At 05:53 PM 12/7/2009, Jones Beene wrote:
-----Original Message-----
From: Horace Heffner
I think there may be a little bit of reason for doubt, as I noted in:
http://www.mtaonline.net/~hheffner/CFnuclearReactions.pdf
More than a little doubt, I would say ;-)
I don't think so, because the doubt and question
you raise isn't about the triple tracks. In a
way, you may be making the same mistake as Mr.
Beene, confusing the neutron inference with the
hypothesized source of the neutrons.
The conclusion of the Mosier-Boss et al.
article, that triple tracks are due to the
12C(n,n)3á reaction, implies the need for
repeating exactly the same experiment
using D2O + trace T2O instead of just D2O.
I've said that tritium doping is an obvious thing
to try, but it's quite possible that even if the
neutrons are from tritium fusion, there would be no increase.
Now, if the increase were from tritium fusing as
the initial reaction, you'd be right. And that is
a possibility. After all, if there is some
tritium in the cell, and it ends up in the place
where some deuterium would fuse, it would also
likely fuse. But very little of this tritium
would fuse, just as very little of the deuterium fuses.
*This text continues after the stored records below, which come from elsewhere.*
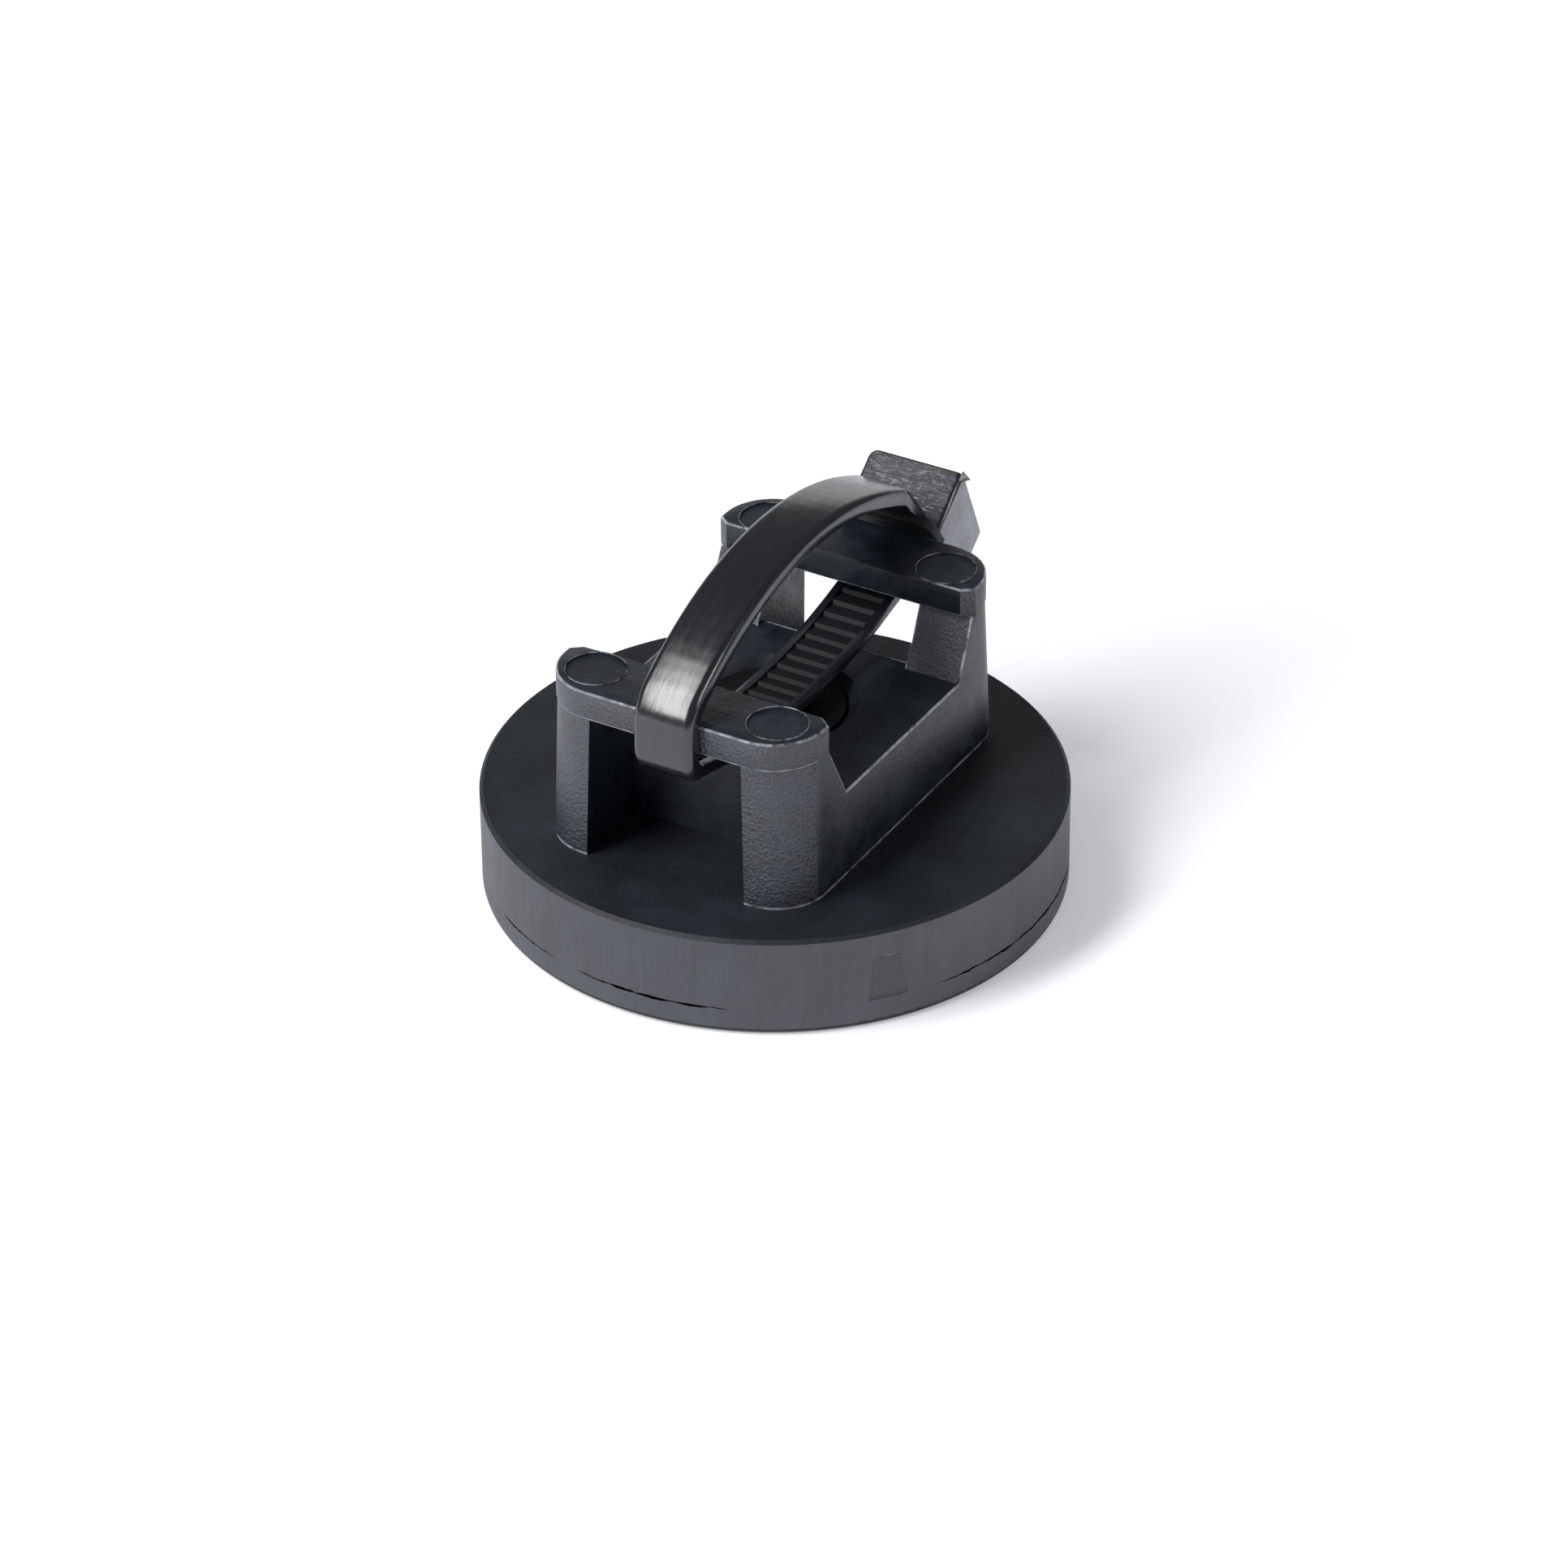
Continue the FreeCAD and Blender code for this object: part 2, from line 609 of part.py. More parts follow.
def tie_shape():
    half_thick = s.strap_thickness.value / 2
    middle_x = s.strap_offset.value
    rear_face = half_depth.value
    top = saddle_top.value

    # The head's own directions: out along the slot, and from its root face to its nose
    out = heading(s.head_tilt.value)
    to_nose = -left_of(out)
    long_way = heading(s.head_tilt.value - 90 - s.head_skew.value)
    long_side = s.head_length.value / math.cos(math.radians(s.head_skew.value))
    root_corner = yz(rear_face + s.head_standoff.value, top + s.head_rise.value)

    # Corners of the strap's route at mid thickness, from its root in the head to the cut tail
    root = root_corner + out * half_thick
    rear_corner = root - to_nose * s.root_run.value
    front_y = -(half_depth.value + s.strap_bar_gap.value + half_thick)
    front_corner = yz(front_y, top + s.front_rise.value)
    crown_corner = crossing(rear_corner, heading(180 - s.rear_slope.value),
                            front_corner, heading(s.front_slope.value))
    front_trim = s.front_shoulder_radius.value * math.tan(math.radians(90 - s.front_slope.value) / 2)
    crown_trim = (crown_corner - front_corner).Length - front_trim - s.crown_straight.value
    crown_radius = crown_trim / math.tan(math.radians(s.front_slope.value + s.rear_slope.value) / 2)
    slope = s.under_slope.value
    dip = s.under_radius.value * (1 / math.cos(math.radians(slope)) - 1)
    lowest = floor_level.value + s.strap_floor_gap.value + half_thick
    under_corner = yz(0, lowest - dip)
    bar_corner = crossing(under_corner, heading(180 - slope), front_corner, heading(-90))
    slot_middle = root_corner + to_nose * s.slot_from_root.value
    slot_corner = crossing(under_corner, heading(slope), slot_middle, out)
    slot_mouth = slot_middle - out * (s.slot_from_root.value * math.tan(math.radians(s.head_skew.value)))
    tail_end = slot_mouth + out * (s.head_depth.value + s.tail_stub.value)
    path = rounded_path(
        [root + to_nose * s.root_overlap.value, rear_corner, crown_corner, front_corner,
         bar_corner, under_corner, slot_corner, tail_end],
        [s.rear_shoulder_radius.value, crown_radius, s.front_shoulder_radius.value,
         s.bar_bend_radius.value, s.under_radius.value, s.slot_bend_radius.value])
    section = strap_section(root + to_nose * s.root_overlap.value, -to_nose)
    strap = path.makePipeShell([section], True, False)
    track_width = s.strap_width.value - 2 * s.rail_width.value
    strap = strap.cut(prism(tooth_track(path), track_width, middle_x))

    # The head is a block whose long faces lean over
    head = prism([
        root_corner,
        root_corner + out * s.head_depth.value,
        root_corner + out * s.head_depth.value + long_way * long_side,
        root_corner + long_way * long_side,
    ], s.head_width.value, middle_x)
    head = head.makeFillet(s.head_edge_radius.value, head.Edges)
    # The lip under the strap's root, as wide as the head, with its two free corners rounded
    lip_end = root_corner - to_nose * s.lip_reach.value
    lip_far = root_corner + to_nose * s.lip_tail.value
    lip = prism([
        lip_end + out * s.lip_overlap.value,
        lip_end - out * s.lip_drop.value,
        lip_far - out * s.lip_drop.value,
        lip_far + out * s.lip_overlap.value,
    ], s.head_width.value, middle_x)
    lip_depth = s.lip_drop.value + s.lip_overlap.value
    free_corners = [
        edge for edge in lip.Edges
        if near(edge.Length, lip_depth) and (edge.CenterOfMass - lip_end).dot(to_nose) < s.lip_overlap.value
    ]
    lip = lip.makeFillet(s.lip_corner_radius.value, free_corners)

    # The slot that the tail runs through
    overrun = s.head_depth.value
    nose_wall = half_thick + s.slot_back_gap.value
    root_wall = half_thick + s.pawl_room.value
    slot = prism([
        slot_mouth - out * overrun + to_nose * nose_wall,
        slot_mouth + out * 2 * overrun + to_nose * nose_wall,
        slot_mouth + out * 2 * overrun - to_nose * root_wall,
        slot_mouth - out * overrun - to_nose * root_wall,
    ], s.strap_width.value + 2 * s.slot_side_gap.value, middle_x)
    head = head.fuse(lip).cut(slot)

    # The pawl grows from the root wall and leans on the tail
    hinge = slot_middle - to_nose * root_wall
    tip_side = slot_middle - to_nose * (half_thick + s.pawl_gap.value)
    pawl = prism([
        hinge - to_nose * s.root_overlap.value / 2,
        hinge,
        tip_side + out * (s.pawl_reach.value - s.pawl_thickness.value),
        tip_side + out * s.pawl_reach.value,
        hinge + out * s.pawl_thickness.value * 1.5,
        hinge + out * s.pawl_thickness.value * 1.5 - to_nose * s.root_overlap.value / 2,
    ], s.strap_width.value - 2 * s.pawl_side_gap.value, middle_x)
    return head.fuse(pawl).fuse(strap).removeSplitter()


tie = doc.addObject("Part::Feature", "cable_tie")
tie.Shape = tie_shape()


# Check and export: one file for each piece, named by its label

pieces = [jacket, plate, *magnets, bush, saddle, screw, tie]
doc.recompute()
for item in doc.Objects:
    if "Invalid" in item.State or "Error" in item.State:
        raise RuntimeError(f"{item.Label} failed: {item.State}")
os.makedirs("parts", exist_ok=True)
for piece in pieces:
    shape = piece.Shape
    if shape.isNull() or not shape.isValid() or len(shape.Solids) != 1:
        raise RuntimeError(f"{piece.Label} is not one valid solid")
    shape.exportStep(f"parts/{piece.Label}.step")
    print(f"{piece.Label}: {shape.Volume:.1f} mm3")
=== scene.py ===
import math

import bmesh
import bpy
from mathutils import Matrix, Quaternion, Vector


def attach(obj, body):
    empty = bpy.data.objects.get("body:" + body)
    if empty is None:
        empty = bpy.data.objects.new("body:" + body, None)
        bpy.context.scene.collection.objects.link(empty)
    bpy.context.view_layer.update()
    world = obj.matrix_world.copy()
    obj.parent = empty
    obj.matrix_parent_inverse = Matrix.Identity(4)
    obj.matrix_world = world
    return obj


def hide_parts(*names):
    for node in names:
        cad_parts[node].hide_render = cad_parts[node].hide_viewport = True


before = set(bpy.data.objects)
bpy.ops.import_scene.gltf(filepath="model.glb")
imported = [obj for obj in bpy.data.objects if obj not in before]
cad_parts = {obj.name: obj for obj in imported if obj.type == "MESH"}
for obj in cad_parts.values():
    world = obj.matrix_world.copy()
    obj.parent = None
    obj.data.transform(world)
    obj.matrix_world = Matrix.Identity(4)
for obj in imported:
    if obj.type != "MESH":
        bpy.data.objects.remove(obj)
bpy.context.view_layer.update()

# Magnetic cable tie mount: a rubber coated magnet, a moulded nylon saddle and a closed cable tie.
# X runs along the cradle, -Y is the front, +Z is up. Sizes below are millimetres.

MM = 0.001

# Rubber jacket of the disc: where its wall and its seam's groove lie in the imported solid

DISC_RADIUS = 15.5
DISC_TOP = 5.73
FOOT_ROUNDING = 0.45
WALL_DEPTH = 0.15
PARTING_HEIGHT = 1.51
GROOVED_RADIUS = 15.43
CLOSED_RADIUS = 15.49

# Splits of the rubber's seam, drawn as painted shade, as start angle, end angle and width, and how far they
# stray

SPLITS = [(-127, -106, 0.1), (-102, -68, 0.18), (-29, 28, 0.18)]
SPLIT_WANDER = 0.24

# The gate's patch, between two upright planes through the axis, each as its angle and its lean

GATE_FOOT = 1.63
GATE_TOP = 4.2
GATE_SIDES = [(-42.0, -0.104), (-33.8, 0.146)]
GATE_SURROUNDINGS = (-48, -28)
GATE_BORDER = 0.08
GATE_SINK = 0.06

# Saddle: where its faces and edges lie in the imported solid, and how far it is rubbed and painted pale as
# wear and highlight

BAR_TOP = 15.47
BAR_UNDERSIDE = 13.85
POST_SIDE = 7.65
FLOOR_HEIGHT = 10.58
BLOCK_REACH = 7.2
SCREW_HOLE_REACH = 5
OUTER_WALL_REACH = 8
MARK_X = 5.35
MARK_Y = 8.76
MARK_RADIUS = 1.6
MARK_DEPTH = 0.07
PALE_EDGE_WIDTH = 0.1
FOOT_FLASH_HEIGHT = 0.12
BURR_RADIUS = 0.04

# Strap of the tie, made from links of one tooth each, which climb in rows to a crest

STRAP_MIDDLE = 0.42
STRAP_WIDTH = 3.5
STRAP_THICKNESS = 0.9
HALF_THICKNESS = STRAP_THICKNESS / 2
STRAP_ROUNDING = 0.45
INNER_ROUNDING = 0.06
SIDE_GROOVE = (0.13, 0.17, 0.21)
SIDE_GROOVE_DEPTH = 0.05
RAIL_WIDTH = 0.45
HALF_TRACK = STRAP_WIDTH / 2 - RAIL_WIDTH
TOOTH_PITCH = 1.0
TOOTH_DEPTH = 0.2
TOOTH_SINK = 0.05
TOOTH_ROWS = (0.2, 0.4, 0.6, 0.8, 0.97)
SMOOTH_RUN = 12.0
MERGE_GAP = 0.002

# Head of the tie: depths run out along its slot, and lengths from its root to its nose

HEAD_TILT = 38.3
HEAD_SKEW = 14.7
HEAD_WIDTH = 5.6
HEAD_DEPTH = 3.5
HEAD_LENGTH = 4.9
HEAD_CORNER = (11.77, 15.57)
NOSE_ROUNDING = 0.5
ROOT_ROUNDING = 0.4
HEAD_ROUNDING = 0.15
SLOT_FROM_ROOT = 2.2
SLOT_GAP = 0.12
SLOT_BACK_GAP = 0.1
CUTTER_START = -4
CUTTER_DEPTH = 12
PAWL_ROOM = 0.85
PAWL_START = -0.3
PAWL_DEPTH = 2.0
PAWL_LENGTH = 0.65
PAWL_WIDTH = 2.5
PAWL_ROOT = 0.2
PAWL_BEND = 0.33
PAWL_TAPER = 0.8
PAWL_ROUNDING = 0.06
LIP_REACH = 1.4
LIP_DROP = 0.45
LIP_TAIL = 1.2
LIP_SINK = 0.1
LIP_ROUNDING = 1.0
LIP_EDGE_ROUNDING = 0.1
SHRED_RADIUS = 0.4
SHRED_THICKNESS = 0.06
SHRED_PLACE = (3.25, 0.1, 2.87)

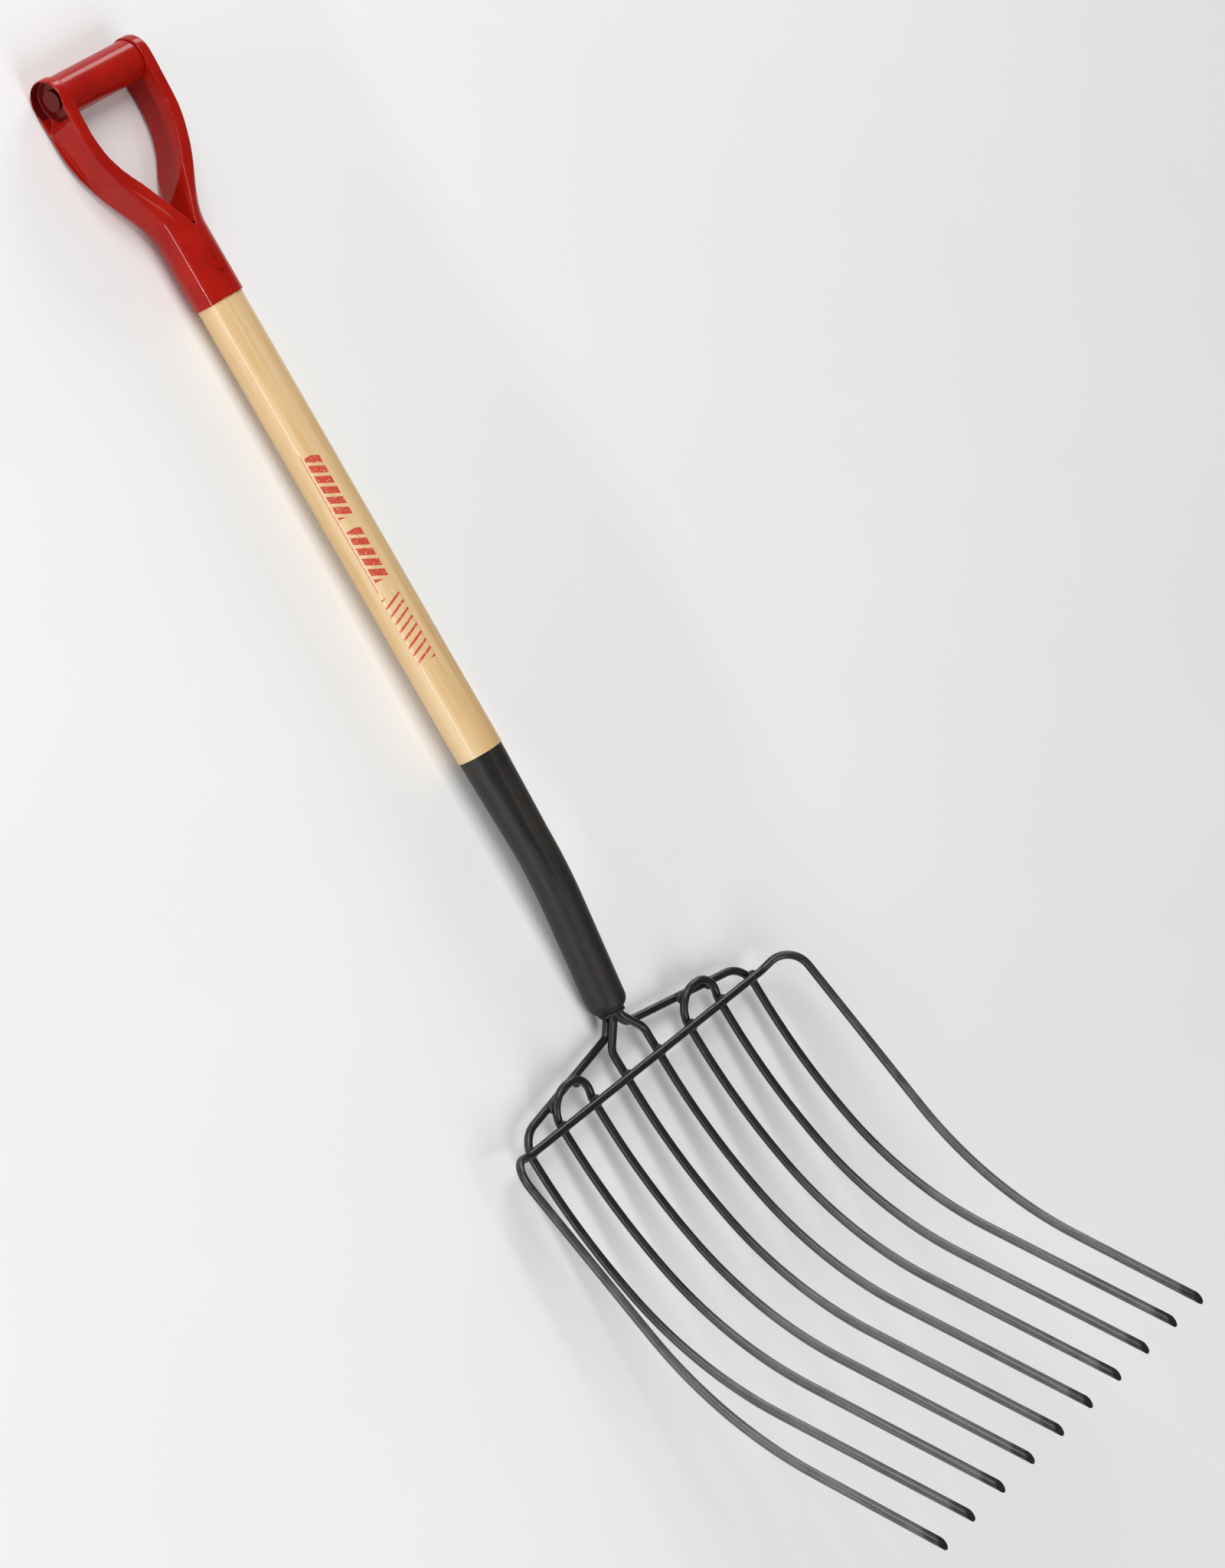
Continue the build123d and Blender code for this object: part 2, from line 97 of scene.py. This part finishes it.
class Finish:
    """A surface finish, mixed from shader nodes on a Principled shader."""

    def __init__(self, name, constants):
        self.name = name
        self.material = bpy.data.materials.new(name)
        self.material.use_nodes = True
        self.tree = self.material.node_tree
        self.shader = self.tree.nodes["Principled BSDF"]
        self.feed(self.shader, constants)

    def feed(self, node, inputs):
        for socket, value in inputs.items():
            if isinstance(value, Signal):
                self.tree.links.new(value.socket, node.inputs[socket])
            else:
                node.inputs[socket].default_value = value

    def node(self, kind, settings, inputs, out=0):
        made = self.tree.nodes.new(kind)
        for setting, value in settings.items():
            if setting == "stops":
                ramp = made.color_ramp
                while len(ramp.elements) < len(value):
                    ramp.elements.new(1.0)
                for element, (place, colour) in zip(ramp.elements, value):
                    element.position = place
                    element.color = (*colour, 1.0)
            else:
                setattr(made, setting, value)
        self.feed(made, inputs)
        return Signal(self, made.outputs[out])

    def surface(self, colour, roughness, height, depth):
        """Wire up the shader: colour, roughness and a bump of a given depth in metres."""
        bump = self.node("ShaderNodeBump", {}, {"Height": height, "Distance": depth})
        self.feed(self.shader, {"Base Color": colour, "Roughness": roughness, "Normal": bump})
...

Good thing, eh?
But if the tritium is generated in the initial
reaction, sometimes, it would be hot, and very
likely to fuse. Adding more tritium would not
increase this, because the new tritium would not be hot.
We know that something generates tritium in these
cells, at low levels. And it would quite likely
be hot tritium formed, so it would probably fuse
with deuterium, and it would then produce the
required neutron to produce the triple tracks.
In other words, from what we already know
(tritium generation), we'd expect a low level of
neutrons. So neutrons are merely a confirmation
of this. It's a coherent picture already, and,
while that doesn't prove that this picture
corresponds exactly to the reality, there isn't
much need to conjure up exotic reactions. Except,
of course, for whatever it is that is going on in
the cell that would generate tritium! I think the
TSC would do it, and a lot of other things, both
directly if it encounters a nucleus before
collapsing and decaying, and indirectly as it
generates a few very hot alphas. I believe that
if it's generating seriously hot alphas (these
would be from early decay of the Be-8, before the
bulk of the energy of the excited nucleus has
been emitted as EUV or whatever it is), these
would be generated below the surface, there would
be significant loss of energy before they escape the cathode.